On Delmont’s remaining wish list, she said, is training. The department has lost instructors for required training courses like defense tactics. Having in-house trainers saves money on sending officers to training seminars, and makes it easier to track their progress in the courses.
But that requires better staffing, which facilitates the ability to promote existing officers and get them qualified and certified as trainers. That process, again, will take time and money. Delmont said she does not expect to be able to get detectives properly returned to their desks and begin considering officers already on staff for promotion through the ranks until next year.
The other item, she said, would be an updated police drone. The units the department has are outdated and they constantly have to make in-house repairs and even cannibalize parts from one drone to keep the other running.
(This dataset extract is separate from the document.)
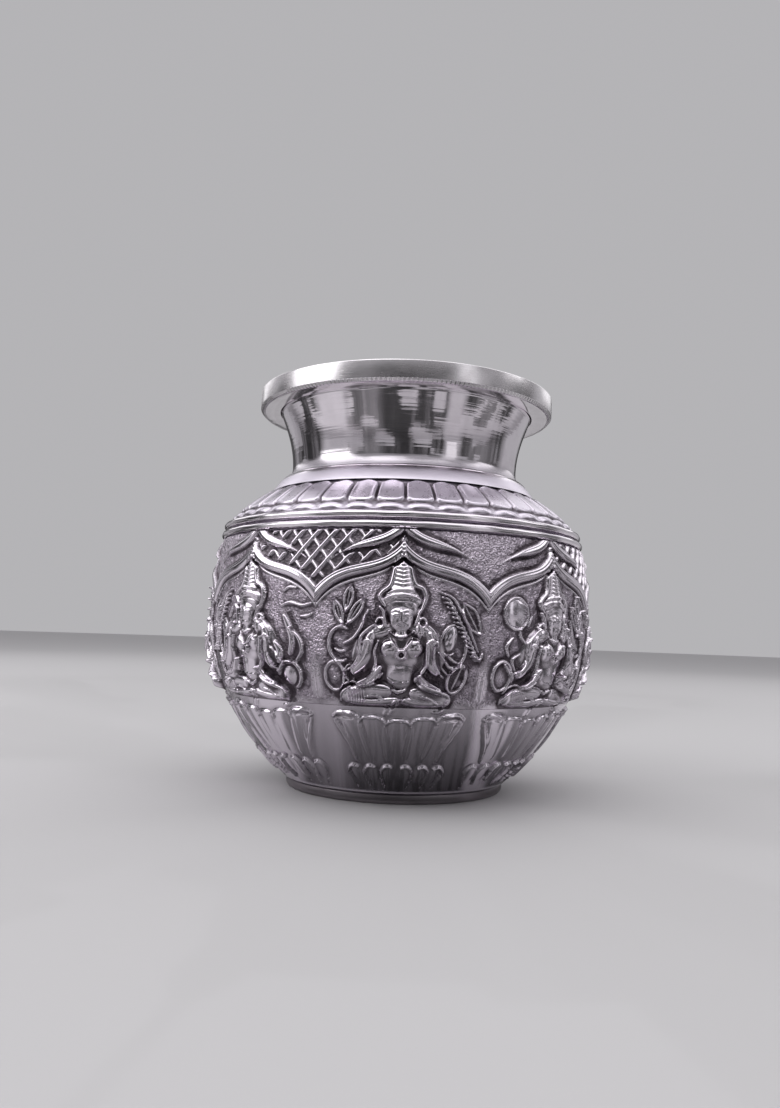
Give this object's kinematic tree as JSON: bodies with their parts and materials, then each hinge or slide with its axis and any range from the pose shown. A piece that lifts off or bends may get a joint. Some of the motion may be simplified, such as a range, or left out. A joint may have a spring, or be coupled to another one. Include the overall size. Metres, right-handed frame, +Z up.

And, even if they keep a lean budget and spend the levy money wisely this year, there is one more stark reality facing Austintown police — it could all go away.
Petitions have been circulating around Ohio in support of a ballot initiative for the November election, which would seek to abolish all property taxes — the basis of levy revenues — statewide. If it passes, the levy funds voters approved in 2025 will cease to exist and Austintown will be right back where it was last year, and likely facing the end of its department’s history.
What exactly happens then?
“We don’t know what that looks like. I don’t think anybody does,” Delmont said.